Objective →
Find the string "materials" and gather every line that holds it.

[Extracted records]
::::

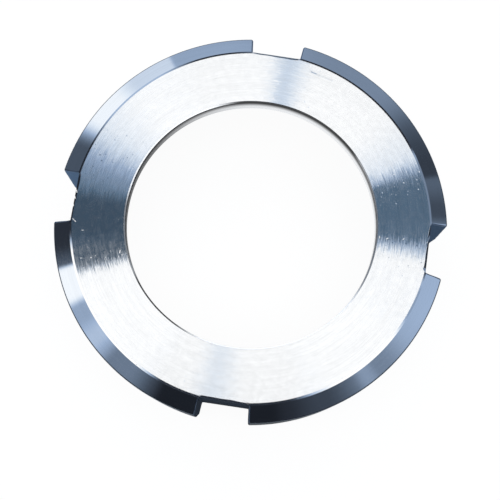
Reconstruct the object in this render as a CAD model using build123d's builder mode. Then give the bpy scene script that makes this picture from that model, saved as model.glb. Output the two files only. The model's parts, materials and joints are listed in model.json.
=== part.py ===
"""Slotted round union nut for a hygienic pipe union, turned from one piece of stainless steel.

The nut lies on its open, threaded end, so the collar with its flat face and plain bore is on top.
Lengths are in millimetres and angles in degrees. The origin is on the axis, at the open end.
The four slots, for a hook spanner, lie on the X and Y axes.
"""

import os
from math import radians, tan

from build123d import *

# Collar, which draws the pipe liner's shoulder against the seal
height = 21.0
collar_thickness = 5.0
bore_diameter = 49.5
bore_edge_chamfer = 0.25
seat_edge_chamfer = 1.4

# Round thread of six turns to the inch, drawn as a plain wall at its core diameter
thread_diameter = 65.0
threads_per_inch = 6
core_depth_in_pitches = 0.45
relief_width = 3.0
relief_clearance = 0.5
relief_corner_radius = 0.8
runout_angle = 45.0
entry_clearance = 0.4
entry_angle = 45.0

# Rim: the wall left between relief and slots, the front bevel and the taper to the open end
slot_wall_thickness = 2.15
bevel_width = 3.7
bevel_angle = 26.0
face_edge_radius = 0.9
rim_edge_radius = 0.4
taper_length = 7.0
taper_angle = 6.0
back_edge_radius = 0.5

# Spanner slots, milled along the whole height, with a flat floor and walls that open outwards
slot_count = 4
slot_depth = 3.85
slot_floor_width = 9.8
slot_flare_angle = 5.4
slot_root_radius = 0.2
slot_edge_chamfer = 0.3
cutter_overrun = 1.0

# Radii of the turned section
thread_pitch = 25.4 / threads_per_inch
bore_radius = bore_diameter / 2
core_radius = thread_diameter / 2 - core_depth_in_pitches * thread_pitch
relief_radius = thread_diameter / 2 + relief_clearance
entry_radius = thread_diameter / 2 + entry_clearance
slot_floor_radius = relief_radius + slot_wall_thickness
outer_radius = slot_floor_radius + slot_depth
face_radius = outer_radius - bevel_width
back_radius = outer_radius - taper_length * tan(radians(taper_angle))

# Heights of the turned section, from the open end up
entry_depth = (entry_radius - core_radius) * tan(radians(entry_angle))
runout_depth = (relief_radius - core_radius) * tan(radians(runout_angle))
seat_height = height - collar_thickness
relief_height = seat_height - relief_width
bevel_depth = bevel_width * tan(radians(bevel_angle))

# Plan of the slot cutter
slot_cut_depth = slot_depth + cutter_overrun
slot_mouth_width = slot_floor_width + 2 * slot_cut_depth * tan(radians(slot_flare_angle))

# Corners of the turned section: distance from the axis, height and corner radius
section_corners = [
    # outside, from the open end up to the face
    (back_radius, 0, back_edge_radius),
    (outer_radius, taper_length, 0),
    (outer_radius, height - bevel_depth, rim_edge_radius),
    (face_radius, height, face_edge_radius),
    # collar bore, from the face down to the seat
    (bore_radius + bore_edge_chamfer, height, 0),
    (bore_radius, height - bore_edge_chamfer, 0),
    (bore_radius, seat_height + seat_edge_chamfer, 0),
    (bore_radius + seat_edge_chamfer, seat_height, 0),
    # thread relief and thread core, from the seat down to the open end
    (relief_radius, seat_height, relief_corner_radius),
    (relief_radius, relief_height, 0),
    (core_radius, relief_height - runout_depth, 0),
    (core_radius, entry_depth, 0),
    (entry_radius, 0, 0),
]


def distance_from_axis(edge):
    """How far the middle of an edge lies from the nut's axis."""
    middle = edge.center()
    return Vector(middle.X, middle.Y).length


with BuildPart() as union_nut:
    # The turned ring
    with BuildSketch(Plane.XZ) as section:
        with BuildLine():
            FilletPolyline(
                [(distance, level) for distance, level, _ in section_corners],
                radius=[rounding for _, _, rounding in section_corners],
                close=True,
            )
        make_face()
    revolve(axis=Axis.Z)

    # The slots, each with rounded roots
    with BuildSketch(Plane.XY) as slot_plan:
        with PolarLocations(slot_floor_radius, slot_count):
            Trapezoid(
                slot_mouth_width,
                slot_cut_depth,
                90 + slot_flare_angle,
                rotation=-90,
                align=(Align.CENTER, Align.MIN),
            )
        roots = slot_plan.vertices().sort_by_distance((0, 0))[: 2 * slot_count]
        fillet(roots, slot_root_radius)
    extrude(amount=height, mode=Mode.SUBTRACT)

    # The slot walls, the smallest flat faces, have every edge broken except the one at the root
    slot_walls = union_nut.faces().filter_by(GeomType.PLANE).sort_by(SortBy.AREA)[: 2 * slot_count]
    outer_edges = [wall.edges().sort_by(distance_from_axis)[1:] for wall in slot_walls]
    chamfer(outer_edges, slot_edge_chamfer)

union_nut.part.label = "union_nut"

os.makedirs("parts", exist_ok=True)
export_step(union_nut.part, "parts/union_nut.step")
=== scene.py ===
"""Looks of a slotted union nut, lying on its threaded end and seen from the collar side.

Lengths are in millimetres, apart from names that end in _m, and the angles set here are in degrees.
Directions called "view angles" are counted anticlockwise from the right of the picture.
"""

import json
import math

import bmesh
import bpy
import numpy as np
from mathutils import Matrix, Vector


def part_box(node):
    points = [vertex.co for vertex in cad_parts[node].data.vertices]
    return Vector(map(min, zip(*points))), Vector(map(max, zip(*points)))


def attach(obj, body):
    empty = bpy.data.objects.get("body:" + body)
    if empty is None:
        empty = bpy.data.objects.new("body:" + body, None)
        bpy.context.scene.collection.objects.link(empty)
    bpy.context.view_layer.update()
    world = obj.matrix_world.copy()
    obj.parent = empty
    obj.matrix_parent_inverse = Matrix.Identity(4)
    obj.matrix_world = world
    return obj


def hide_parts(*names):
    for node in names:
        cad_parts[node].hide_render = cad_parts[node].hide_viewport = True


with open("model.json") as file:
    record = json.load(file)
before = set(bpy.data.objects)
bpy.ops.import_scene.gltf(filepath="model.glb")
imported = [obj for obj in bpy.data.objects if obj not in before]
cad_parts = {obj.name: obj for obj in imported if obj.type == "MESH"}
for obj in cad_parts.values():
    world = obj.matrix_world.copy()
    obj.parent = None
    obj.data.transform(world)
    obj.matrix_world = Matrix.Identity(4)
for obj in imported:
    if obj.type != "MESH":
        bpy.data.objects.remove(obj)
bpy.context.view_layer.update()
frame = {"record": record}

MM = 0.001
NODE = "union_nut"
mounts = {mount["name"]: mount for mount in frame["record"]["mounts"]}

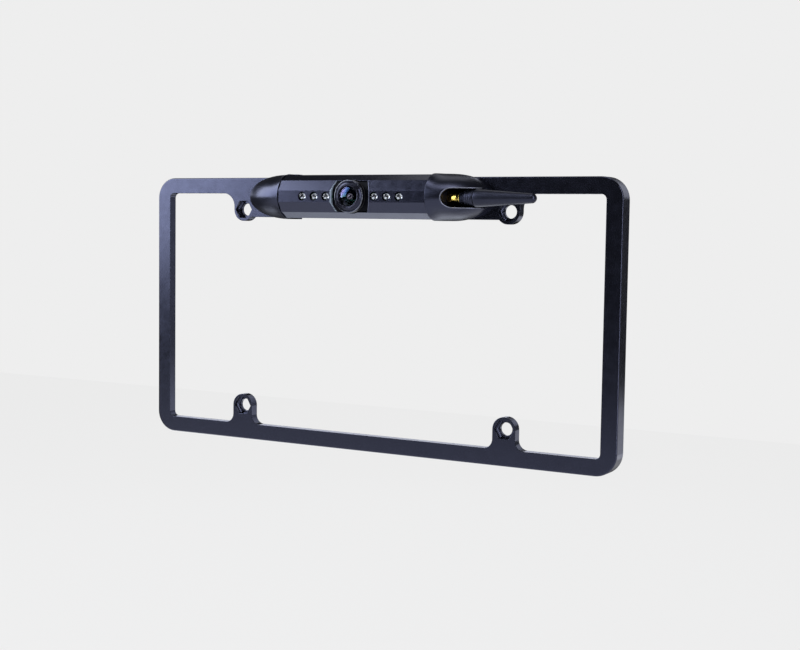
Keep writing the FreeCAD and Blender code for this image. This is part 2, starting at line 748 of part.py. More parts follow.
def lamp_places():
    """Where the six lamps stand along the bar."""
    places = []
    for side in (-1, 1):
        for number in range(LAMPS_PER_SIDE):
            places.append((dim["lamp_first"] + dim["lamp_pitch"] * number) * side)
    return places


def make_trunnion_plug(label, side):
    """Turned plug in the end of the bar with the hollow journal that the bar tilts on."""
    body = bar_body(label)
    plug = dim["bar_bore"] / 2 - dim["close_fit"]
    journal = dim["journal_diameter"] / 2
    bore = dim["journal_bore"] / 2
    inside = (bar_end - dim["plug_depth"]) * side
    face = bar_end * side
    outside = (chamber_start + dim["journal_overrun"]) * side
    outline = Drawing(body, "Outline", "XY_Plane")
    outline.loop((inside, plug), (face, plug), (face, journal), (outside, journal),
                 (outside, bore), (inside, bore))
    turn(body, "Turned", outline, "X_Axis")


def make_camera_block():
    """Moulded block in the window that holds the lens barrel and the camera board."""
    body = bar_body("camera_block")
    half = dim["block_width"] / 2
    tall = dim["block_height"] / 2
    outline = Drawing(body, "Outline", "XZ_Plane", -dim["block_back"])
    outline.box(-half, -tall, half, tall)
    grow(body, "Block", outline, dim["block_back"] + dim["block_front"])
    bore = Drawing(body, "BarrelBore", "XZ_Plane", dim["block_front"])
    bore.ring(ZERO, ZERO, dim["barrel_diameter"] / 2 + dim["close_fit"])
    cut(body, "BarrelWay", bore, dim["block_front"])
    light = Drawing(body, "SensorWindow", "XZ_Plane")
    reach = dim["sensor_size"] / 2 + dim["sensor_clearance"]
    light.box(-reach, -reach, reach, reach)
    cut(body, "SensorWay", light, dim["block_back"])
    upright = Vector(0, 1, 0)
    soften(body, "BlockCorners", dim["edge_round"],
           lambda edge: is_line_along(edge, upright) and near(abs(edge.CenterOfMass.x), half.value))


def turned(label, role, *points):
    """A body turned about one axis from a profile given as (x, y) corners."""
    body = bar_body(label)
    outline = Drawing(body, "Outline", "XY_Plane")
    outline.loop(*points)
    turn(body, "Turned", outline, role)


def make_optics():
    """Bezel, seal, barrel, lenses and stop, all turned about the line of sight."""
    bezel = dim["bezel_diameter"] / 2
    bezel_front = -dim["bezel_front"]
    bezel_bore = dim["barrel_diameter"] / 2 + dim["close_fit"]
    block = -dim["block_front"]
    seal_front = block - dim["seal_thickness"]
    dish = bezel_front + dim["bezel_dish"]
    dish_edge = bezel - dim["bezel_dish"]
    edge = dim["bezel_edge"]
    turned("lens_bezel", "Y_Axis", (bezel, seal_front), (bezel, bezel_front + edge),
           (bezel - edge, bezel_front), (dish_edge, bezel_front), (bezel_bore, dish),
           (bezel_bore, seal_front))
    turned("lens_seal", "Y_Axis", (bezel, block), (bezel, seal_front), (bezel_bore, seal_front),
           (bezel_bore, block))

    barrel = dim["barrel_diameter"] / 2
    barrel_front = -dim["barrel_front"]
    glass = dim["glass_diameter"] / 2
    glass_seat = barrel_front + dim["glass_edge"]
    stop = dim["stop_diameter"] / 2
    stop_seat = glass_seat + dim["board_thickness"]
    tunnel = dim["stop_hole"] / 2
    rear_glass = stop - dim["running_fit"]
    turned("lens_barrel", "Y_Axis", (barrel, ZERO), (barrel, barrel_front),
           (glass + dim["close_fit"], barrel_front), (glass + dim["close_fit"], glass_seat),
           (stop + dim["close_fit"], glass_seat), (stop + dim["close_fit"], ZERO))
    rise = root(dim["glass_radius"] * dim["glass_radius"] - glass * glass)
    dome_centre = barrel_front + rise
    dome = dome_centre - dim["glass_radius"]
    turned("front_lens", "Y_Axis", (ZERO, glass_seat), (glass, glass_seat), (glass, barrel_front),
           (ZERO, dome, ZERO, dome_centre, -1))
    turned("lens_stop", "Y_Axis", (stop, glass_seat), (tunnel, glass_seat), (tunnel, stop_seat),
           (stop, stop_seat))
    turned("rear_lens", "Y_Axis", (ZERO, stop_seat), (rear_glass, stop_seat),
           (rear_glass, stop_seat + dim["glass_edge"]), (ZERO, stop_seat + dim["glass_edge"]))


def board(label, left, right, half_height, front, thickness):
    """Upright circuit board between two places along the bar, its front face at front."""
    body = bar_body(label)
    outline = Drawing(body, "Outline", "XZ_Plane", -(front + thickness))
    outline.box(left, -half_height, right, half_height)
    grow(body, "Board", outline, thickness)
    return body


def make_electronics():
    """Camera board and sensor, lamp boards, radio with its shield can, and the power board."""
    thickness = dim["board_thickness"]
    half = dim["block_width"] / 2
    tall = dim["block_height"] / 2
    board("camera_board", -half, half, tall - dim["board_inset"], dim["block_back"], thickness)
    size = dim["sensor_size"] / 2
    board("image_sensor", -size, size, size, dim["block_back"] - dim["sensor_thickness"],
          dim["sensor_thickness"])
    first = dim["lamp_first"] - dim["lamp_flange"] / 2
    last_lamp = dim["lamp_first"] + dim["lamp_pitch"] * (LAMPS_PER_SIDE - 1)
    last = last_lamp + dim["lamp_flange"] / 2 + dim["lamp_board_margin"]
    board_half = dim["lamp_board_height"] / 2
    front = -dim["lamp_board_front"]
    board("left_lamp_board", -last, -first, board_half, front, thickness)
    board("right_lamp_board", first, last, board_half, front, thickness)
    radio_start = half + dim["block_clearance"]
    radio_end = bar_end - dim["plug_depth"] - dim["plug_clearance"]
    radio_half = dim["radio_board_height"] / 2
    rear = dim["radio_board_back"]
    board("radio_board", radio_start, radio_end, radio_half, rear, thickness)
    board("power_board", -radio_end, -radio_start, radio_half, rear, thickness)
    margin = dim["can_margin"]
    board("shield_can", radio_start + margin, radio_end - dim["socket_size"] - margin,
          radio_half - margin, rear - dim["can_height"], dim["can_height"])
    socket = dim["socket_size"] / 2
    body = bar_body("lead_socket")
    outline = Drawing(body, "Outline", "XZ_Plane", -rear)
    outline.box(radio_end - dim["socket_size"], -socket, radio_end, socket)
    grow(body, "Socket", outline, rear + socket)
    capacitor = bar_body("power_capacitor", across=(radio_end + radio_start) / -2)
    can = Drawing(capacitor, "Outline", "XZ_Plane", -rear)
    can.ring(ZERO, ZERO, dim["socket_size"])
    grow(capacitor, "Can", can, rear + dim["socket_size"])
    return radio_end


def make_lamps():
    """Clear infrared lamps: domed in front, with a flange behind the bar wall."""
    form = doc.addObject("PartDesign::Body", "LampForm")
    radius = dim["lamp_diameter"] / 2
    flange = dim["lamp_flange"] / 2
    seat = -dim["lamp_board_front"]
    step = seat - dim["flange_height"]
    centre = radius - dim["lamp_front"]
    outline = Drawing(form, "Outline", "XY_Plane")
    outline.loop((ZERO, seat), (flange, seat), (flange, step), (radius, step), (radius, centre),
                 (ZERO, -dim["lamp_front"], ZERO, centre, -1))
    turn(form, "Turned", outline, "Y_Axis")
    repeat(form, "ir_lamps", [(place, axis_y, axis_z) for place in lamp_places()])


# -------------------------------------------------------------------------------- the antenna

def antenna_piece(label, *points):
    """A body turned about the antenna axis."""
    body = make_body(label, back=axis_y, up=antenna_z)
    outline = Drawing(body, "Outline", "XY_Plane")
    outline.loop(*points)
    turn(body, "Turned", outline, "X_Axis")


def hexagon_piece(label, start, thickness, bore):
    """A hexagonal plate on the antenna axis with a round hole."""
    body = make_body(label, back=axis_y, up=antenna_z)
    outline = Drawing(body, "Outline", "YZ_Plane", start)
    outline.polygon(ZERO, ZERO, dim["jack_flats"] / math.sqrt(3), 6, 30)
    outline.ring(ZERO, ZERO, bore)
    grow(body, "Plate", outline, thickness)
    return body


def make_jack(lead_start):
    """Coaxial jack through the cap's inner wall, with its nut, washer, contact and lead."""
    thread = dim["jack_thread"] / 2
    bore = dim["jack_bore"] / 2
    head_start = chamber_start + dim["journal_overrun"] + dim["end_gap"]
    jack = hexagon_piece("antenna_jack", head_start, jack_seat - head_start, bore)
    barrel = Drawing(jack, "BarrelOutline", "YZ_Plane", jack_seat)
    barrel.ring(ZERO, ZERO, thread)
    barrel.ring(ZERO, ZERO, bore)
    grow(jack, "Barrel", barrel, jack_mouth - jack_seat)
    washer_bore = thread + dim["close_fit"]
    washer_edge = dim["lock_washer_diameter"] / 2
    antenna_piece("jack_washer", (slot_wall, washer_edge), (nut_seat, washer_edge),
                  (nut_seat, washer_bore), (slot_wall, washer_bore))
    hexagon_piece("jack_nut", nut_seat, dim["nut_thickness"], washer_bore)
    pin = dim["pin_diameter"] / 2
    inner = bore - dim["close_fit"]
    around_pin = pin + dim["close_fit"]
    insulator_end = jack_mouth - dim["insulator_recess"]
    antenna_piece("jack_insulator", (head_start, inner), (insulator_end, inner),
                  (insulator_end, around_pin), (head_start, around_pin))
    contact_end = jack_mouth - dim["contact_recess"]
    antenna_piece("jack_contact", (head_start, pin), (contact_end, pin), (contact_end, ZERO),
                  (head_start, ZERO))
    lead = dim["lead_diameter"] / 2
    antenna_piece("antenna_lead", (lead_start, lead), (head_start, lead), (head_start, ZERO),
                  (lead_start, ZERO))


def make_antenna():
    """Stub antenna: brass ferrule, knurled collar, tapered sleeve and the core inside."""
    bore = dim["jack_thread"] / 2 + dim["running_fit"]
    collar = ferrule_start + dim["ferrule_length"]
    sleeve = collar + dim["collar_length"]
    tip = sleeve + dim["sleeve_length"]
    ferrule = dim["ferrule_diameter"] / 2
    knurl = dim["collar_diameter"] / 2
    mouth = jack_mouth + dim["end_gap"]
    rod = dim["rod_diameter"] / 2
    rod_end = tip - dim["rod_margin"]
    socket = rod + dim["close_fit"]
    antenna_piece("antenna_ferrule", (ferrule_start, ferrule), (collar, ferrule), (collar, bore),
                  (ferrule_start, bore))
    antenna_piece("antenna_collar", (collar, knurl), (sleeve, knurl), (sleeve, ZERO),
                  (mouth, ZERO), (mouth, bore), (collar, bore))
    thick = dim["sleeve_diameter"] / 2
    thin = dim["sleeve_end_diameter"] / 2
    edge = dim["sleeve_edge"]
    antenna_piece("antenna_sleeve", (sleeve, thick - edge), (sleeve + edge, thick),
                  (tip - thin, thin), (tip, ZERO, tip - thin, ZERO, -1), (rod_end, ZERO),
                  (rod_end, socket), (sleeve, socket))
    antenna_piece("antenna_rod", (sleeve, rod), (rod_end, rod), (rod_end, ZERO), (sleeve, ZERO))


# ---------------------------------------------------------------------------- build and write

make_plate_frame()
for name, side in SIDES:
    make_end_cap(f"{name}_end_cap", side)
    make_friction_washer(f"{name}_friction_washer", side)
    make_trunnion_plug(f"{name}_trunnion_plug", side)
make_cap_screws()
make_cable_gland()
make_bar_tube()
make_camera_block()
make_optics()
lead_start = make_electronics()
make_lamps()
make_jack(lead_start)
make_antenna()
doc.recompute()

for item in doc.Objects:
    if "Invalid" in item.State or "Error" in item.State:
        raise RuntimeError(f"{item.Label} failed: {item.State}")
for subpart in subparts:
    if subpart.Shape.isNull() or not subpart.Shape.isValid():
        raise RuntimeError(f"{subpart.Label} has no valid shape")

os.makedirs("parts", exist_ok=True)
for subpart in subparts:
    subpart.Shape.exportStep(f"parts/{subpart.Label}.step")
    print(f"{subpart.Label}: {len(subpart.Shape.Solids)} solid(s), {subpart.Shape.Volume:.1f} mm3")
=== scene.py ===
import json
from math import atan2, cos, floor, pi, radians, sin, sqrt, tan

import bmesh
import bpy
from mathutils import Matrix, Vector


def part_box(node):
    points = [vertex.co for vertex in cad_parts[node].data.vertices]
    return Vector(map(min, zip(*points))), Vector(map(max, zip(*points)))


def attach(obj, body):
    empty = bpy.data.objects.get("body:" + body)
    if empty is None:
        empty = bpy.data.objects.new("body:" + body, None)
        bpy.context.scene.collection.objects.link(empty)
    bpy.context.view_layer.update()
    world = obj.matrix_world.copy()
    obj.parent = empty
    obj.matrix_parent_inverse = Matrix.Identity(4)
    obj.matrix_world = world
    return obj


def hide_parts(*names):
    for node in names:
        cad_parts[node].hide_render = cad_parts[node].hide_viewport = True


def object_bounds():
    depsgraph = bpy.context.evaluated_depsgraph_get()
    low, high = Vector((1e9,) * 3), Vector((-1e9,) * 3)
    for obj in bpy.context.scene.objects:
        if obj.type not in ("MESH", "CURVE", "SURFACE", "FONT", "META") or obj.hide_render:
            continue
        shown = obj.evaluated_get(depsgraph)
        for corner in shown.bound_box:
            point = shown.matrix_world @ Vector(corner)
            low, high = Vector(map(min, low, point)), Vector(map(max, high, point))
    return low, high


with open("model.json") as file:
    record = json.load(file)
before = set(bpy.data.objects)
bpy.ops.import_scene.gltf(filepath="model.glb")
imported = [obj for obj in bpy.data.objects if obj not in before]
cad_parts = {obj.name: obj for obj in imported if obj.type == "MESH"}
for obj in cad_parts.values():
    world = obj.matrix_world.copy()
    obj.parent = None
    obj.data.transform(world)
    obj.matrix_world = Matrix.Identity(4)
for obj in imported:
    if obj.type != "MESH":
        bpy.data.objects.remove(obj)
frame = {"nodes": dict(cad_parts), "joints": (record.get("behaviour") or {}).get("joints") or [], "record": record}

cad_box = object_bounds()

# Metres throughout. The tilt axis runs along X through the middle of the camera bar, and the lens
# looks along -Y. Lens pieces are given by their distance in front of that axis and their radius,
# and antenna pieces by their place along X and their radius.

MM = 0.001
JOINTS = {joint["name"]: joint for joint in frame["joints"]}
TILT = Vector(JOINTS["bar_tilt"]["pos_m"])
ANTENNA = Vector(JOINTS["antenna_screw"]["pos_m"])


# ---- mesh building

def link_object(name, data):
    """Put a new object in the scene."""
    obj = bpy.data.objects.new(name, data)
    bpy.context.scene.collection.objects.link(obj)
    return obj


def add_object(name, mesh, body, slot, replaced=(), finish=None):
    """Place a mesh on a body, for a record slot and for the CAD nodes that it stands for.

    It has the slot's own finish unless another is given."""
    obj = link_object(name, mesh)
    mesh.materials.append(finish or FINISHES[slot])
    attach(obj, body)
    if replaced:
        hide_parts(*replaced)
    return obj


def plain_mesh(name, build):
    """Turn a bmesh into a mesh with outward normals."""
    bmesh.ops.recalc_face_normals(build, faces=build.faces)
    mesh = bpy.data.meshes.new(name)
    build.to_mesh(mesh)
    build.free()
    return mesh


def finish_mesh(name, build, sharp=35.0):
    """Turn a bmesh into a mesh that is smooth but for edges over the angle."""
    mesh = plain_mesh(name, build)
    mesh.shade_smooth()
    mesh.set_sharp_from_angle(angle=radians(sharp))
    return mesh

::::

Response to the task →
Reconstruct the object in this render as a CAD model using build123d's builder mode. Then give the bpy scene script that makes this picture from that model, saved as model.glb. Output the two files only. The model's parts, materials and joints are listed in model.json.
    mesh.materials.append(finish or FINISHES[slot])